** Start of Data lines **

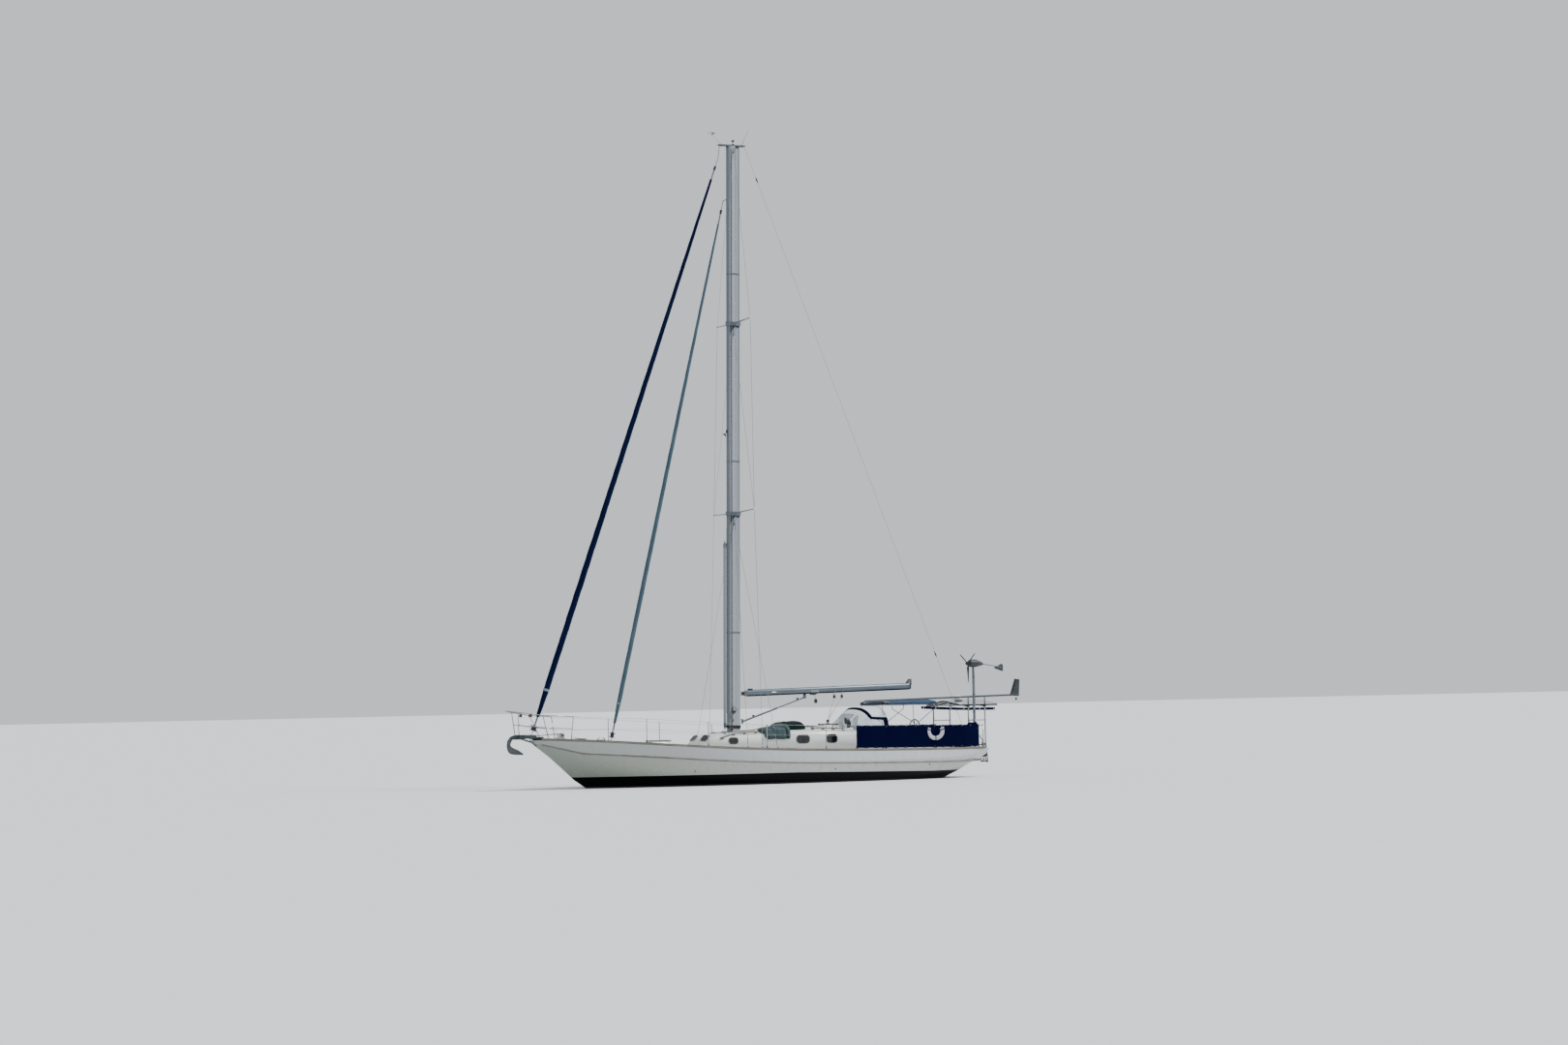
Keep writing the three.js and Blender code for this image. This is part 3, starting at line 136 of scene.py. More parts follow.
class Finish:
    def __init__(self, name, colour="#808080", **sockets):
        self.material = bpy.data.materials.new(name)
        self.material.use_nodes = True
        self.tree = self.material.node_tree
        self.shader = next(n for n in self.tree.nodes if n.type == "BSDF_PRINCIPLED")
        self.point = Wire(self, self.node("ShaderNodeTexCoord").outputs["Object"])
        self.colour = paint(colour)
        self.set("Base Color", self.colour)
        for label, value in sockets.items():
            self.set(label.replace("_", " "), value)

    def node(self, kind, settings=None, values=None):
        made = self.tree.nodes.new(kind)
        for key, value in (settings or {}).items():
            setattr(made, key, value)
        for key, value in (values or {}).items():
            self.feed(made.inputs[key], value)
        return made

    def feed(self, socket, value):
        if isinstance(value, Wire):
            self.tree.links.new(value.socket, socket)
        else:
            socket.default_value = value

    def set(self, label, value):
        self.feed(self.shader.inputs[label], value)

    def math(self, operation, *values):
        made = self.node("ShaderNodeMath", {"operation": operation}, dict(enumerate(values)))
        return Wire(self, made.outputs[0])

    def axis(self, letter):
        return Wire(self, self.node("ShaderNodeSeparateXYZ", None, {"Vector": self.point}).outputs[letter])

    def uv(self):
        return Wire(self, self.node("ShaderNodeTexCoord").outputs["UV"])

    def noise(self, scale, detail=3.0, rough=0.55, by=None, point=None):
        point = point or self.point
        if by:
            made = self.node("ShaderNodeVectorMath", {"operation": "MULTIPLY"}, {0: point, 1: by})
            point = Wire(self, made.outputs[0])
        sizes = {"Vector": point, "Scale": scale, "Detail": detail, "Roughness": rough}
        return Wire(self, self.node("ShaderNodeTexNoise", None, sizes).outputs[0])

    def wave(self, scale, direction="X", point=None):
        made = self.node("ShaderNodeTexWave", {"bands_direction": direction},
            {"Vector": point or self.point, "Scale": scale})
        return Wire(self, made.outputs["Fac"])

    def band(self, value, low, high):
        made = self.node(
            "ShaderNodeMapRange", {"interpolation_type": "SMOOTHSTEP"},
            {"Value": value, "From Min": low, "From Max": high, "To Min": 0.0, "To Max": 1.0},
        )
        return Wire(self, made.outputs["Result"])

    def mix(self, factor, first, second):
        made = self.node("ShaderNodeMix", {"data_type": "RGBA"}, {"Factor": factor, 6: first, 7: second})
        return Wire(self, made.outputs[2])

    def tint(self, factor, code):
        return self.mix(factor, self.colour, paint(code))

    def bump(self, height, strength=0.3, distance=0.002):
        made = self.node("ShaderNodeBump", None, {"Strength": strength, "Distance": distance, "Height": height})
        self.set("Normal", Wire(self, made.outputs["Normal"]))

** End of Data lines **

▶ Instruction: Output all of the material, please, exactly as it stands.

▶ Completed exercise:
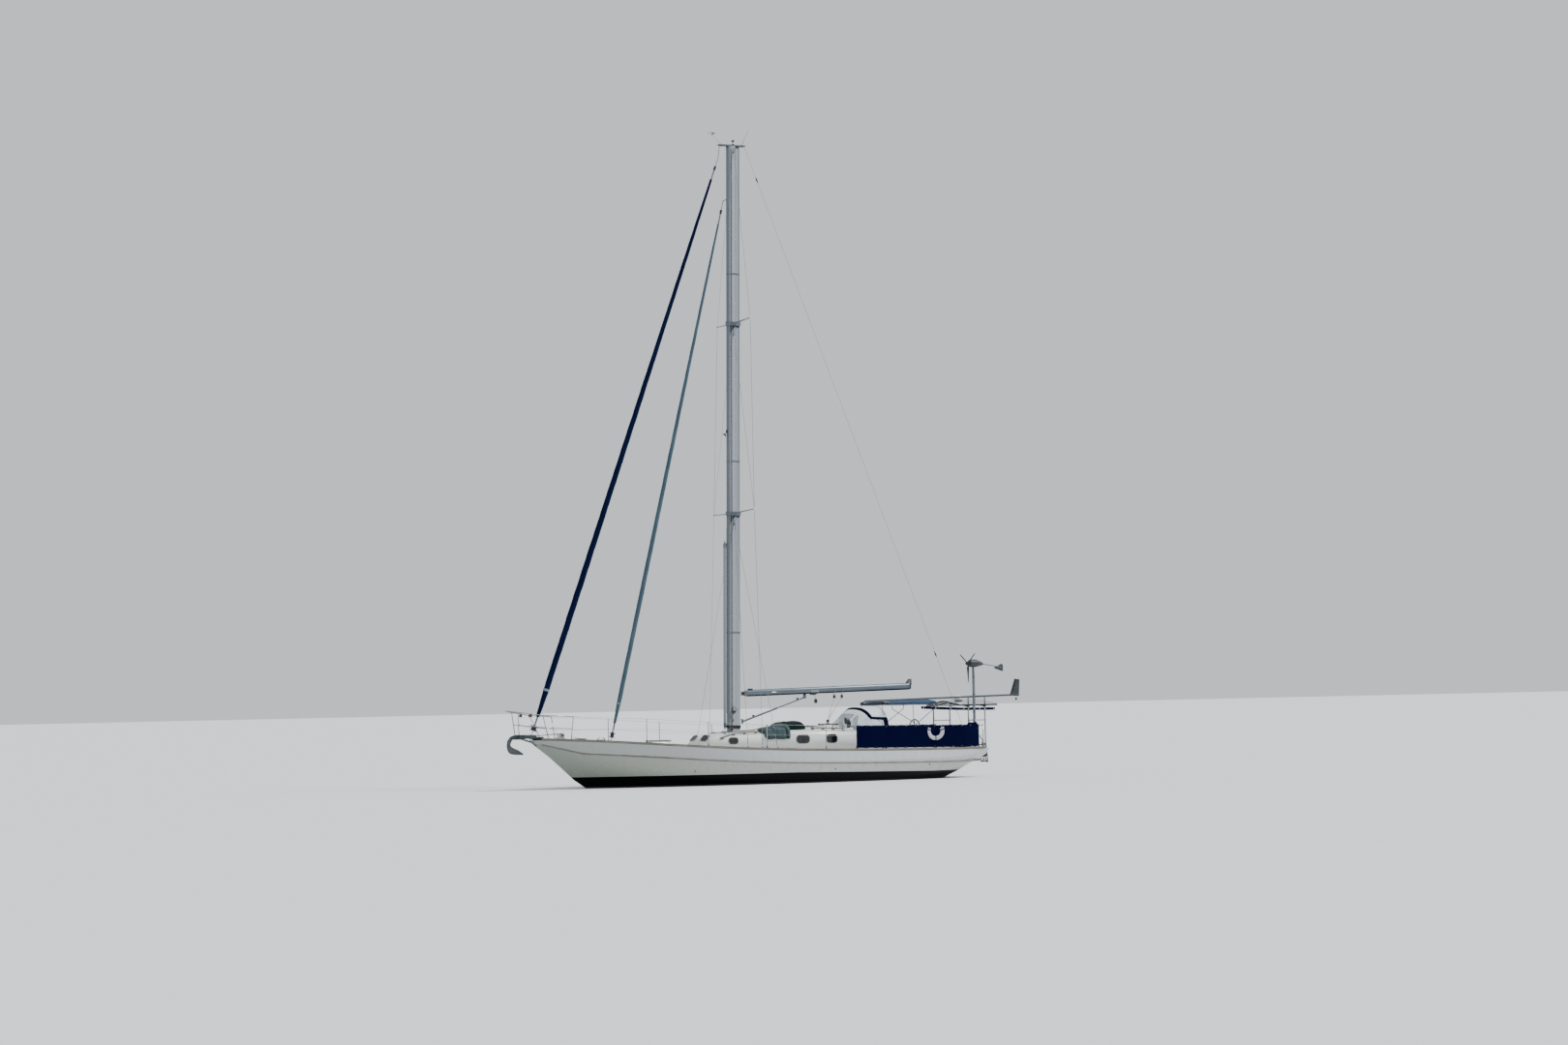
Keep writing the three.js and Blender code for this image. This is part 3, starting at line 136 of scene.py. More parts follow.
class Finish:
    def __init__(self, name, colour="#808080", **sockets):
        self.material = bpy.data.materials.new(name)
        self.material.use_nodes = True
        self.tree = self.material.node_tree
        self.shader = next(n for n in self.tree.nodes if n.type == "BSDF_PRINCIPLED")
        self.point = Wire(self, self.node("ShaderNodeTexCoord").outputs["Object"])
        self.colour = paint(colour)
        self.set("Base Color", self.colour)
        for label, value in sockets.items():
            self.set(label.replace("_", " "), value)

    def node(self, kind, settings=None, values=None):
        made = self.tree.nodes.new(kind)
        for key, value in (settings or {}).items():
            setattr(made, key, value)
        for key, value in (values or {}).items():
            self.feed(made.inputs[key], value)
        return made

    def feed(self, socket, value):
        if isinstance(value, Wire):
            self.tree.links.new(value.socket, socket)
        else:
            socket.default_value = value

    def set(self, label, value):
        self.feed(self.shader.inputs[label], value)

    def math(self, operation, *values):
        made = self.node("ShaderNodeMath", {"operation": operation}, dict(enumerate(values)))
        return Wire(self, made.outputs[0])

    def axis(self, letter):
        return Wire(self, self.node("ShaderNodeSeparateXYZ", None, {"Vector": self.point}).outputs[letter])

    def uv(self):
        return Wire(self, self.node("ShaderNodeTexCoord").outputs["UV"])

    def noise(self, scale, detail=3.0, rough=0.55, by=None, point=None):
        point = point or self.point
        if by:
            made = self.node("ShaderNodeVectorMath", {"operation": "MULTIPLY"}, {0: point, 1: by})
            point = Wire(self, made.outputs[0])
        sizes = {"Vector": point, "Scale": scale, "Detail": detail, "Roughness": rough}
        return Wire(self, self.node("ShaderNodeTexNoise", None, sizes).outputs[0])

    def wave(self, scale, direction="X", point=None):
        made = self.node("ShaderNodeTexWave", {"bands_direction": direction},
            {"Vector": point or self.point, "Scale": scale})
        return Wire(self, made.outputs["Fac"])

    def band(self, value, low, high):
        made = self.node(
            "ShaderNodeMapRange", {"interpolation_type": "SMOOTHSTEP"},
            {"Value": value, "From Min": low, "From Max": high, "To Min": 0.0, "To Max": 1.0},
        )
        return Wire(self, made.outputs["Result"])

    def mix(self, factor, first, second):
        made = self.node("ShaderNodeMix", {"data_type": "RGBA"}, {"Factor": factor, 6: first, 7: second})
        return Wire(self, made.outputs[2])

    def tint(self, factor, code):
        return self.mix(factor, self.colour, paint(code))

    def bump(self, height, strength=0.3, distance=0.002):
        made = self.node("ShaderNodeBump", None, {"Strength": strength, "Distance": distance, "Height": height})
        self.set("Normal", Wire(self, made.outputs["Normal"]))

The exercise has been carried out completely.